Fig. 4: Results of the benchmark of feature selection methods.
From: Feature selection methods affect the performance of scRNA-seq data integration and querying

a, Summary of method performance by metric type. Points show scores for individual datasets and diamonds show the mean values (Extended Data Fig. 5a). Methods are sorted by mean overall score, and baseline methods are indicated by gray shading. Shaded areas show scores less than (red) or greater than (blue) the baseline range (0–1). Average rankings for each metric type are shown on the right, with color indicating mean rank and size s.d. (smaller is more variable) (Extended Data Fig. 5b). b, Overlap of features selected by different methods. The heatmap shows the mean Jaccard index (JI) between feature sets selected by different methods (excluding random gene sets) (Extended Data Fig. 6). Sizes of squares indicate the s.d. (smaller is more variable). Mean JI values greater than 0.5 are highlighted with white borders. c, The number of features (on a log10 scale) selected by at least n methods (n = 25, 20, 15, 10 and 5) for each dataset. Colors indicate the number of methods. d, The number of features selected by different methods.

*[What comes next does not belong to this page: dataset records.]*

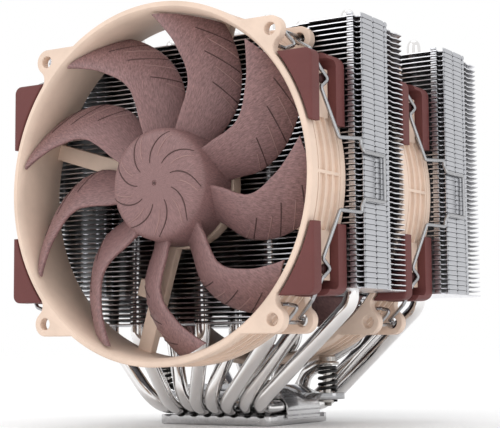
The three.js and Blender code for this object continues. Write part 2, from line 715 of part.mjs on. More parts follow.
function mountingBar() {
  const tip = SCREW_REACH + BAR_WIDTH / 2;
  const lower = [
    [-tip, BAR_END],
    [-BAR_SLOPE_END, BAR_END],
    [-BAR_FLAT, BAR_MIDDLE],
    [BAR_FLAT, BAR_MIDDLE],
    [BAR_SLOPE_END, BAR_END],
    [tip, BAR_END],
  ];
  const upper = lower.map(([x, z]) => [x, z + BAR_THICKNESS]).reverse();
  const strip = plate([...lower, ...upper], -BAR_WIDTH / 2, BAR_WIDTH / 2).rotateX(Math.PI / 2);
  const outline = roundedRectangle(2 * tip, BAR_WIDTH, BAR_WIDTH / 2 - 0.01, 4);
  let solid = solidOf(strip).intersect(solidOf(plate(outline, 0, 40)));
  for (const x of atBoth(SCREW_REACH)) {
    solid = solid.subtract(solidOf(rod(SCREW_HOLE, 0, 40, 12).translate(x, 0, 0)));
  }
  for (const x of atBoth(BAR_SCREW_REACH)) {
    solid = solid.subtract(solidOf(rod(BAR_SCREW_HOLE, 0, 40, 10).translate(x, 0, 0)));
  }
  return piece('mounting_bar', solid, STEEL());
}

function barScrew(name, x) {
  const seat = BAR_MIDDLE + BAR_THICKNESS + GAP;
  const body = turned([
    [0, BLOCK_TOP - 2],
    [1.3, BLOCK_TOP - 2],
    [1.3, seat],
    [2.8, seat],
    [2.4, seat + 1.4],
    [0, seat + 1.4],
  ], 10);
  return piece(name, body.translate(x, 0, 0), STEEL());
}

const SPRING_SEAT = BAR_END + BAR_THICKNESS + GAP;

function spring(name, x) {
  const stepsPerTurn = 8;
  const count = Math.round(SPRING_TURNS * stepsPerTurn);
  const low = SPRING_SEAT + SPRING_WIRE;
  const high = SPRING_TOP - SPRING_WIRE;
  const points = Array.from({ length: count + 1 }, (_, i) => {
    const [dx, dy] = polar(SPRING_RADIUS, 2 * Math.PI * i / stepsPerTurn);
    return new THREE.Vector3(x + dx, dy, low + (high - low) * i / count);
  });
  return piece(name, bentRod(points, SPRING_WIRE, 4), BLACK_STEEL());
}

function springScrew(name, x) {
  const headLow = SPRING_TOP + GAP;
  const body = turned([
    [0, SCREW_TIP],
    [1.6, SCREW_TIP],
    [1.6, BAR_END - 1.8],
    [SHANK_RADIUS, BAR_END - 1.8],
    [SHANK_RADIUS, headLow],
    [4.7, headLow],
    [4.7, headLow + 1.2],
    [3.6, headLow + 1.6],
    [3.6, headLow + 3.4],
    [3, headLow + 4],
    [0, headLow + 4],
  ], 12);
  return piece(name, body.translate(x, 0, 0), STEEL());
}

function retainingClip(name, x) {
  const high = BAR_END - GAP;
  return piece(name, tubeRing(4, SHANK_RADIUS + 0.35, high - 0.9, high, 12).translate(x, 0, 0), STEEL());
}

// ---- Assembly ----
const cooler = new THREE.Group();

cooler.add(fan('front_fan', -FAN_PITCH));
cooler.add(fan('middle_fan', 0));

const rearEdge = FACE + TOWER_CLEARANCE;
const stackEdges = { front: -rearEdge - TOWER_DEPTH, rear: rearEdge };
cooler.add(finStack('front', stackEdges.front), finStack('rear', stackEdges.rear));
PIPES.forEach((pipe, i) => cooler.add(heatPipe(i, pipe, stackEdges)));

cooler.add(basePlate(), baseBlock(), mountingBar());
cooler.add(barScrew('bar_screw_left', -BAR_SCREW_REACH), barScrew('bar_screw_right', BAR_SCREW_REACH));
for (const [side, x] of [['left', -SCREW_REACH], ['right', SCREW_REACH]]) {
  cooler.add(spring(`spring_${side}`, x), springScrew(`spring_screw_${side}`, x));
  cooler.add(retainingClip(`retaining_clip_${side}`, x));
}

export default cooler;
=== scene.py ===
"""Looks of the dual-tower CPU cooler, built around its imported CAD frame."""
import math

import bmesh
import bpy
from mathutils import Matrix, Vector


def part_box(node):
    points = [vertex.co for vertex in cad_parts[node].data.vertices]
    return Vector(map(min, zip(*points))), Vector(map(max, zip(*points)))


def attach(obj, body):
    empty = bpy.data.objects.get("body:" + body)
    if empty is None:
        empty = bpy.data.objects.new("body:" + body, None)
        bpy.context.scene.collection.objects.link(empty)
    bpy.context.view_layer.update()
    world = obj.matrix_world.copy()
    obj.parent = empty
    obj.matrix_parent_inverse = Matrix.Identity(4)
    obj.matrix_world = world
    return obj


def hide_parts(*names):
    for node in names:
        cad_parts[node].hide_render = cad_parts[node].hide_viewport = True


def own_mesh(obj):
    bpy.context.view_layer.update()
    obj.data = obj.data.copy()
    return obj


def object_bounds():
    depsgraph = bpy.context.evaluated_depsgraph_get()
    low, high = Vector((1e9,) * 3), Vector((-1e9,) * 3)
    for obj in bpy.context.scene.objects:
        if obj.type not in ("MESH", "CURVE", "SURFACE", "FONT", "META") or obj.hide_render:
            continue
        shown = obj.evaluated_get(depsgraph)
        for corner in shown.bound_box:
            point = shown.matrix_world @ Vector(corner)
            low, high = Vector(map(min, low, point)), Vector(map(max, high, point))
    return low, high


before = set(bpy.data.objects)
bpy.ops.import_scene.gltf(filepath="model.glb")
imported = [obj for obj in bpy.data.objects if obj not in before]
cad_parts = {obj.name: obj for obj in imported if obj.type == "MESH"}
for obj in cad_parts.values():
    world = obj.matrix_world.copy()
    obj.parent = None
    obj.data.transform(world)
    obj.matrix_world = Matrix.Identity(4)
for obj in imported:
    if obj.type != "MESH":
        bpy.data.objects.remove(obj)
cad_low, cad_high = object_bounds()

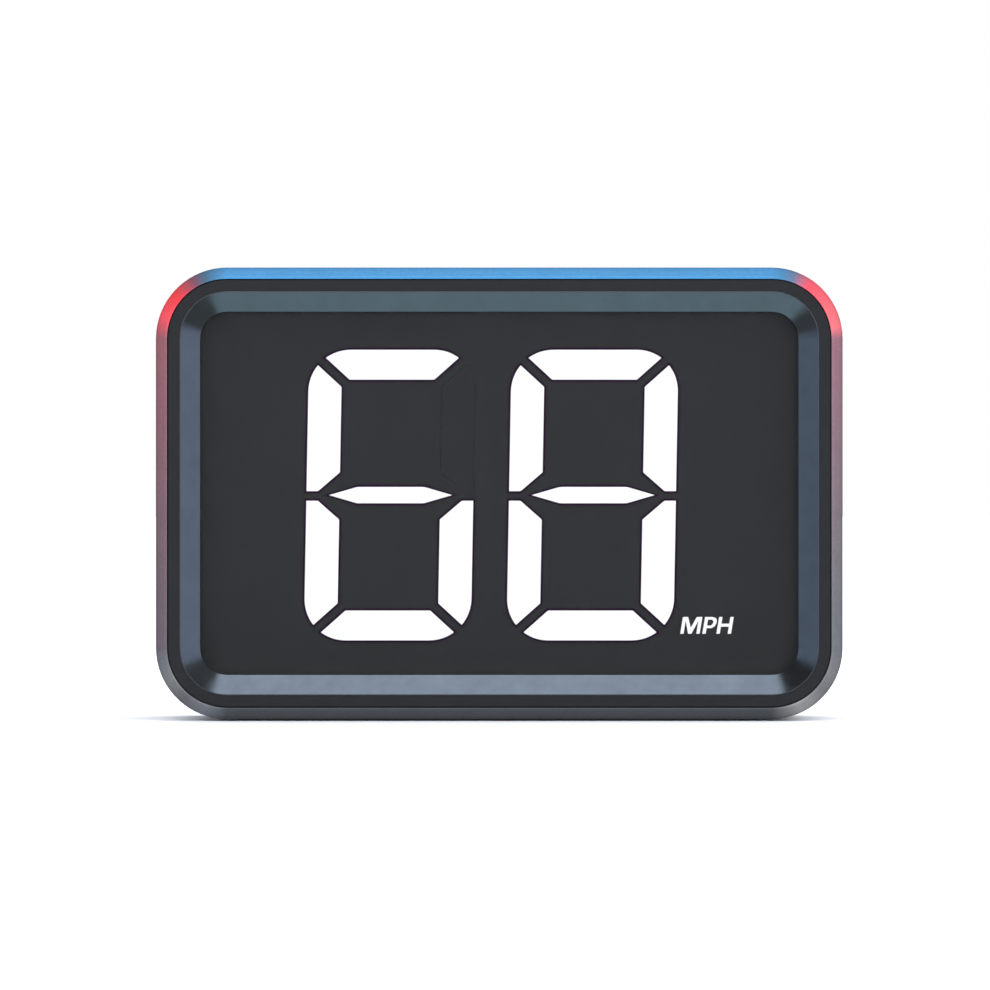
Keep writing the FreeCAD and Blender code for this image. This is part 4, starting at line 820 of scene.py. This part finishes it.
def dark_outline_round(shape, source, depth, width):
    """Add flat strips just outside the edges of a node's front face."""
    mesh = source.data
    front = min((source.matrix_world @ vertex.co).y for vertex in mesh.vertices)
    runs = {}
    for polygon in mesh.polygons:
        corners = [source.matrix_world @ mesh.vertices[index].co for index in polygon.vertices]
        if all(abs(corner.y - front) < 0.001 * MM for corner in corners):
            flat = [(round(corner.x, 7), round(corner.z, 7)) for corner in corners]
            runs.update(dict.fromkeys(zip(flat, flat[1:] + flat[:1])))
    # A run that no neighbouring face shares, the other way round, is part of the outline.
    outer = {here: there for here, there in runs if (there, here) not in runs}
    while outer:
        start = next(iter(outer))
        loop = [start]
        while outer[loop[-1]] != start:
            loop.append(outer.pop(loop[-1]))
        outer.pop(loop[-1])
        inner_ring = []
        outer_ring = []
        for number, here in enumerate(loop):
            point = Vector(here)
            before = (point - Vector(loop[number - 1])).normalized()
            after = (Vector(loop[(number + 1) % len(loop)]) - point).normalized()
            outward = Vector((before.y, -before.x)) + Vector((after.y, -after.x))
            outward = outward.normalized() * width / max(outward.length / 2, SHARPEST_CORNER)
            inner_ring.append(shape.verts.new((point.x, depth, point.y)))
            outer_ring.append(shape.verts.new((point.x + outward.x, depth, point.y + outward.y)))
        for number in range(len(loop)):
            corners = (
                inner_ring[number - 1], outer_ring[number - 1], outer_ring[number], inner_ring[number],
            )
            shape.faces.new(corners)


DARK_OUTLINE_WIDTH = 0.26 * MM
DARK_OUTLINE_PROUD = 0.01 * MM


def add_dark_outlines():
    """Dark strips on the ink, just outside the edges of each lit diffuser of the digits."""
    mask_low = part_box("segment_mask")[0]
    shape = bmesh.new()
    for entry in frame["record"]["subparts"]:
        if entry["material_slot"] == "lit" and "segment" in entry["node"]:
            dark_outline_round(shape, frame["nodes"][entry["node"]], mask_low.y - DARK_OUTLINE_PROUD, DARK_OUTLINE_WIDTH)
    add_piece("segment_dark_outlines", mesh_from(shape, "segment_dark_outlines"), "case", "tape")


# The charging port's tongue: its width and half height, and its distance from the port's back end
# and mouth; its fingers, their spacing and size, and how far their middles lie inside the mouth end.
TONGUE_WIDE = 6.8 * MM
TONGUE_HALF = 0.38 * MM
TONGUE_START = 0.52 * MM
TONGUE_SHORT = 0.65 * MM
FINGER_COUNT = 12
FINGER_STEP = 0.5 * MM
FINGER_SIZE = (0.25 * MM, 2.6 * MM, 0.05 * MM)
FINGER_INSET = 1.5 * MM


def add_port_tongue():
    """The charging port's black tongue moulding, with gold fingers on both faces."""
    low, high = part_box("usb_receptacle")
    centre = (low + high) / 2
    front = low.y + TONGUE_START
    back = high.y - TONGUE_SHORT
    middle = (front + back) / 2
    size = (TONGUE_WIDE, back - front, 2 * TONGUE_HALF)
    moulding = boxes([(centre.x, middle, centre.z)], size, 0.1 * MM)
    add_piece("port_tongue", moulding, "case", "chip")
    places = []
    for side in (-1, 1):
        for finger in range(FINGER_COUNT):
            across = centre.x + (finger - (FINGER_COUNT - 1) / 2) * FINGER_STEP
            places.append((across, back - FINGER_INSET, centre.z + side * TONGUE_HALF))
    fingers = boxes(places, FINGER_SIZE, 0.015 * MM)
    add_piece("port_contacts", fingers, "case", "brass")


add_icon("power_icon", "power_button", "power_key", power_outlines)
add_icon("mode_icon", "mode_button", "mode_key", mode_outlines)
add_flap_web()
add_port_tongue()
add_dark_outlines()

Points are colored by dataset, and blue bars show the mean for each method. Only methods which automatically determine the number of features are shown. Most other methods were set to select 2,000 features, as indicated by the red line, except scPNMF, which uses 200 features. e, Heatmap of the relative performance of batch-aware variants of scanpy methods. Colors show the difference in score for each metric type on each dataset, with negative values (purple) indicating that the batch-aware variant performed worse than the standard approach and positive values (green) that it performed better.